The whSample Package

whSample helps analysts quickly generate statistical samples from Excel or Comma Separated Value (CSV) files and write them to a new Excel workbook. Users have a choice of Simple Random or Stratified Random samples, and a third choice of having each stratum included in a separate worksheet.

See package vignettes for detailed documentation.

ssize

The workhorse function is sampler. A helper function, ssize, estimates the minimum sample size necessary to achieve statistical requirements using a Normal Approximation to the Hypergeometric Distribution.
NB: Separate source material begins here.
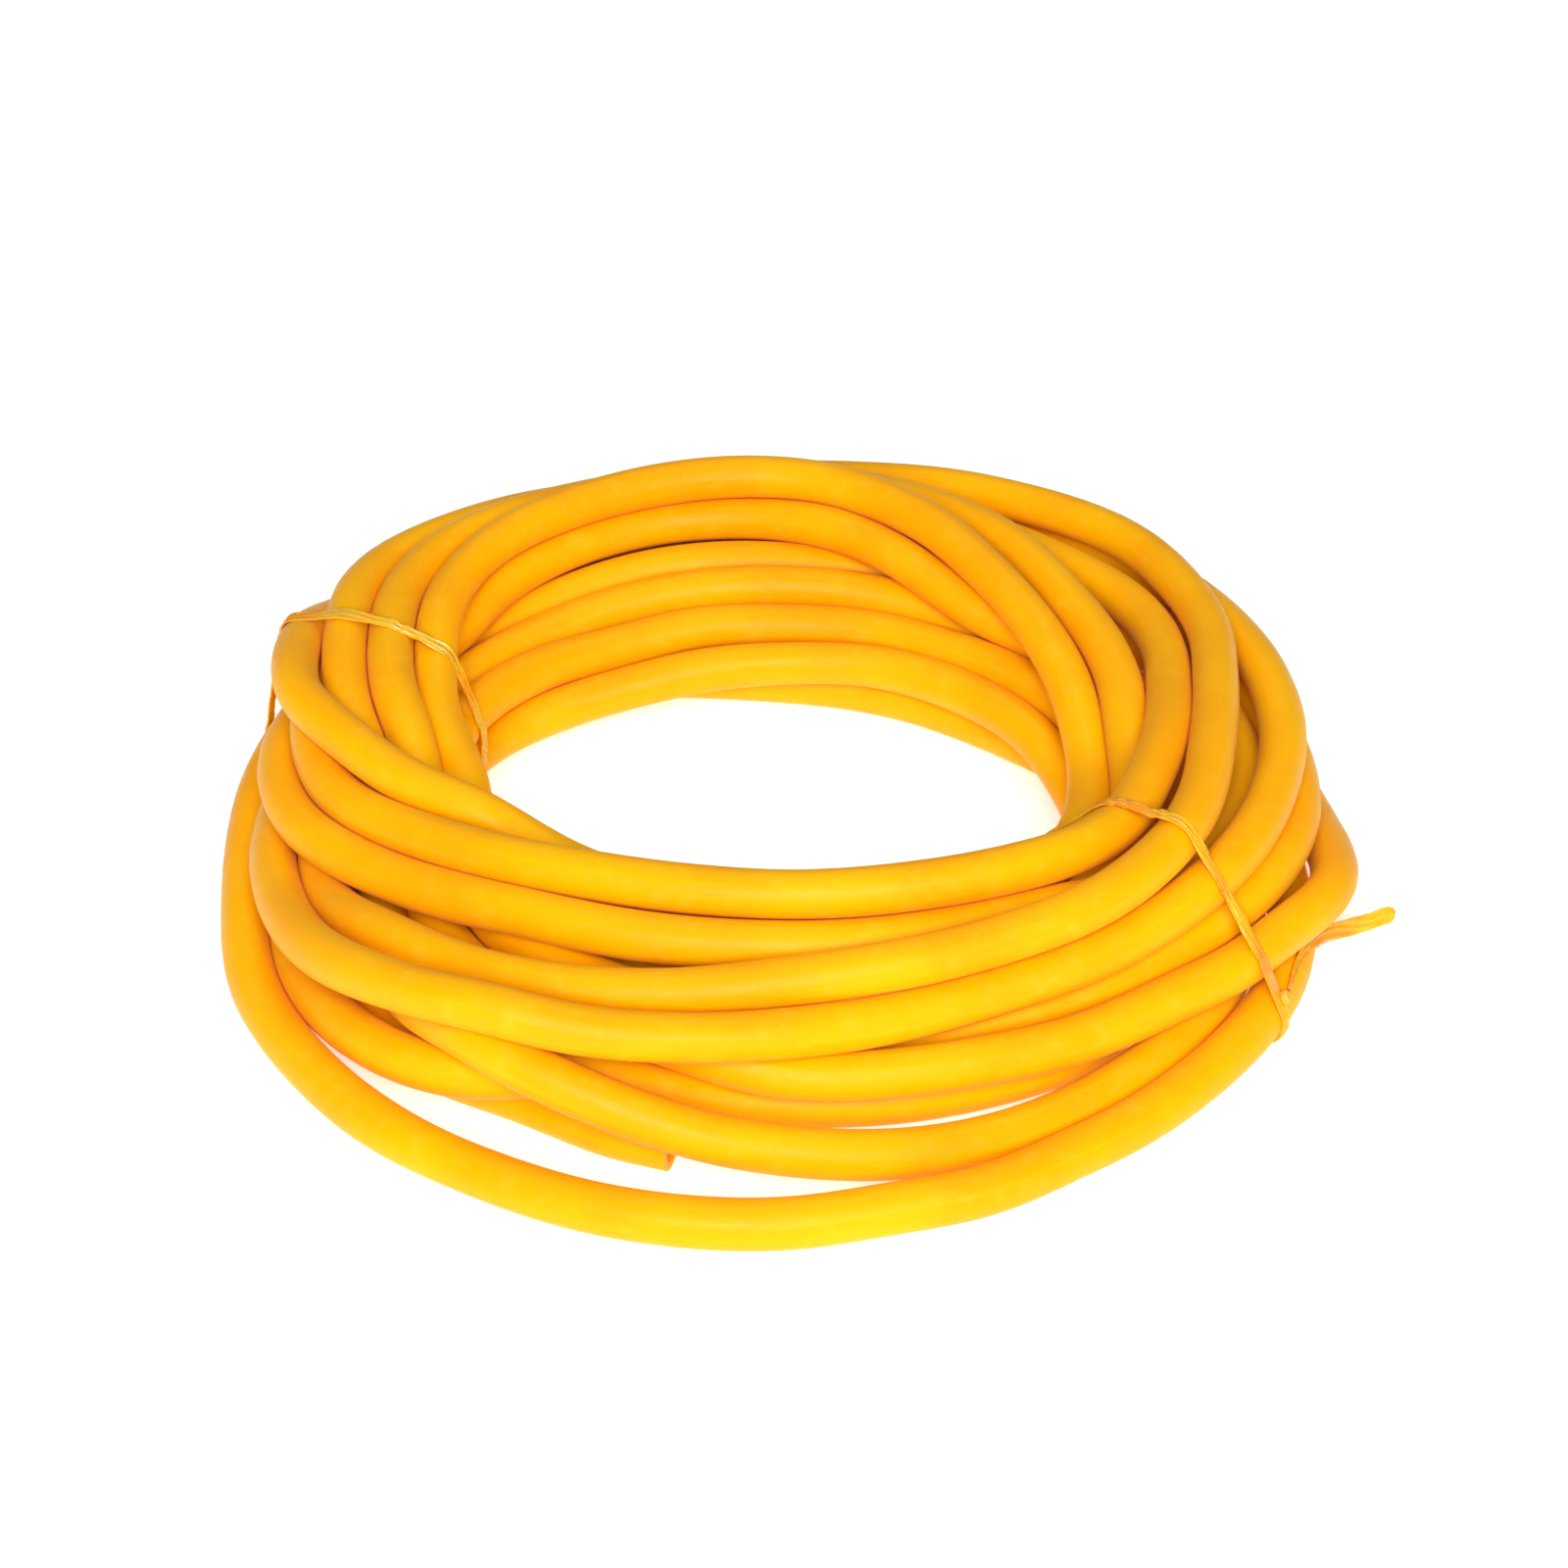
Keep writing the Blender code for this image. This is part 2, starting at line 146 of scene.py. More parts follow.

This distribution spans the probabilities of yes/no-type responses without replacement. These parameters are:

• N, the population size.
• ci, the required confidence interval. The default is 95%.
• me, the required level of precision, or margin of error. The default is +/- 7%.
• p, the anticipated rate of occurrence. The default is 50%.

ssize(N, ci=0.95, me=0.07, p=0.50) (showing the defaults) only requires the N argument. Used as a standalone, it can be used to explore sample sizes under other conditions. For example, a probe sample may suggest that a 50-50 probability isn’t realistic. A revised sample size can be estimated with the observed success probability (p=0.6, for example).

sampler

The sampler function calls ssize to get its sample size estimate. Therefore, it requires the ci, me, and p arguments, which it passes to ssize.

sampler also takes four additional arguments:

• irisData opens the file chooser to a folder with example files of Anderston’s Iris dataset of flower characteristics.
• backups provides a buffer for use if necessary to replace samples found to be invalid for some reason,
• seed is used to seed the internal random number generator, and
• keepOrg determines if a copy of the population is included in the output.

The defaults for these additional arguments are backups=5, irisData=F, seed=NULL and keepOrg=F. The default seed will tell sampler to use the current system time in milliseconds. Any number can be used as a seed. Whichever one is used will be listed in the Report output tab. The keep-original option (keepOrg) defaults to FALSE, but could be set to keepOrg=T for smaller populations that wouldn’t exceed Excel’s row limit is 1,048,576 rows.

To override any of these defaults, enter name=value as an argument.

sampler uses a series of menus to guide users through the sampling process.

Output

sampler creates a new Excel workbook with three parts:

• a copy of the original (source) data if previously requested,

• an Excel spreadsheet with the requested sample, and

• a new tab called Report with key reference information:

• path and name of the source file

• size (in rows) of the source file

• sample type (Simple Random Sample, Stratified Random Sample, or Tabbed Stratified Sample)

• sampling parameters

• sample size

• stratification key

• number of strata

• number of backups requested (this number is applied to every stratum in a stratified sample)

• random number seed used, for documentation and reproducibility

• date-time stamp of when the sample was generated

• stratification information (name, number in the population, proportion of the population, and the number of samples)

Installation

You can install whSample from CRAN with:

``install.packages("whSample")``

or get the latest developmental version with:

``devtools::install_github("km4ivi/whSample")``

Other necessary packages

sampler depends on several external packages to run properly. If you’re running a developmental version, make sure these packages are installed on your computer:

• tidyverse (or individually: magrittr, dplyr, purrr)
• openxlsx
• data.table
• tools
• utils
• tcltk
• bit64

Examples

ssize(5000): N=5000, other arguments use defaults

ssize(5000, p=0.60): N=5000, with a 60% expected rate of occurrence

sampler(): Uses all defaults, gets N from the source data.

sampler(backups=2, seed=12345): Overrides specific defaults